1 vs 100 In A Clicker Classroom
Special thanks to our former colleague, Frank Diaz, who shared this terrific idea for a review game using clickers based on the idea of the game show 1 vs 100.
Frank worked with a group of kids at a high school in Edinburg, Texas. As an incentive, these students had been earning play money by completing lessons in Study Island in a lab setting. They were using the fake money to purchase pens, pencils, chips, candies, etc. On this day, Frank came in to play clicker games for an extra special money-earning day!

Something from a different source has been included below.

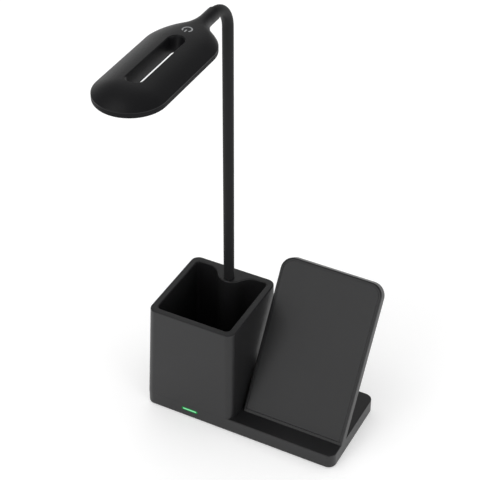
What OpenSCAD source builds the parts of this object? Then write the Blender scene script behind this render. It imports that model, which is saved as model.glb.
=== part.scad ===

Using the idea of the game show 1 vs 100, one student would write the answer to the proposed question on a piece of paper. When they had committed to their answer, the rest of the class would click in. If the person who wrote the answer down got it right, they would receive 5 dollars and additional money for each student who clicked in the wrong answer. If the person writing the answer got it wrong, they would lose their money, and their lost money would be split amongst those in the class who clicked in correctly.
"Some of these kids are from some of the roughest and toughest neighborhoods in Edinburg and were a little rough around the edges, but when the game started and that first question was done...they saw how the game worked and they all became very excited and engaged. Even the quiet ones in the back started positioning their chairs so that they could get a clearer view of the question that was being projected. As the game went on, when I pointed that out, I wasn't the only one who had noticed... we all did. The teacher and federal program representatives fell in love with the way Study Island and CPS worked together."
**NOTE: This instance was using Study Island in conjunction with eInstruction's Classroom Performance System clickers, which are no longer available. However, this could be done with any review questions and any classroom clickers.
Patricia Malcolm, a teacher at Eastern Wayne High School in Goldsboro, NC, submitted this great idea through our website:
"I use clickers with a bingo review game. I prepare ahead of time a lot of review questions on Examview and save them. Each student recieves 2 bingo cards. You can print these free. For bingo markers, I use the glass pebbles you can buy at the dollar store, but any type of marker will do. I bought a bingo game at the dollar store for $5, but in the past made my own bingo balls. To make my own bingo balls I bought poker chips from the dollar store and on each one I wrote the number (B 5 etc.) with a permanent marker. I put them in a basket and pulled from that.
How I play the game: A question will appear on the screen and everyone in the class answers it. If 70-84% of the class gets it correct, I pull one Bingo ball. If 85-99% get it correct, I pull 2 bingo balls. If 100% of the class gets the question correct, I pull 3 bingo balls. The students mark their cards. If a student gets bingo, no one else dumps their cards. The winning student pulls from a bag that has chips marked with the numbers 1-5 and this tells them how many extra points they can add to their test. We continue playing. If someone gets bingo twice, then they are done playing but get to pull from the candy bag; they continue to answer questions with the class.
The students love the game and learn and review at the same time."
The Dictionary Game
Dictionary Day is celebrated on October 16th, the birthdate of Noah Webster. You can celebrate Dictionary Day with clickers and still introduce new vocabulary at the same time - no matter what subject matter you are teaching. You can also use this game, which is probably best suited for 4th grade and up, for simply a fun vocabulary expander or for practicing a different style of writing - writing like a dictionary!
The teacher chooses a word that no one can define and writes the definition on an index card. Each student (or group of students) makes up their own definition and writes it on a similar index card. The teacher then reads the definitions and students vote using clickers to determine the definition that got the most correct votes. Players earn 1 point if they pick the correct definition, and they also earn a point for every vote their definition gets.
You might have played this as the party game Balderdash or a game called Fictionary. Call it what you want, but it can really become hilarious when students get creative with their definitions and start to get the hang of "writing like a dictionary."
Review Games Using Clickers: To Tell or Not To Tell?
So, it's Monday and you've decided to include one (or more) of your favorite reivew games using clickers in your lesson plan to take a break from the classroom routine and review the unit you are currently teaching. Do you tell your students you'll be playing a game on Friday or do you surprise them?
If your goal is to encourage teamwork and interim study before the planned game day...announce you will be playing a game on Friday.
If your goal is to encourage active classroom listening and nightly study and reward those who have been actively learning the information you've presented...surprise them!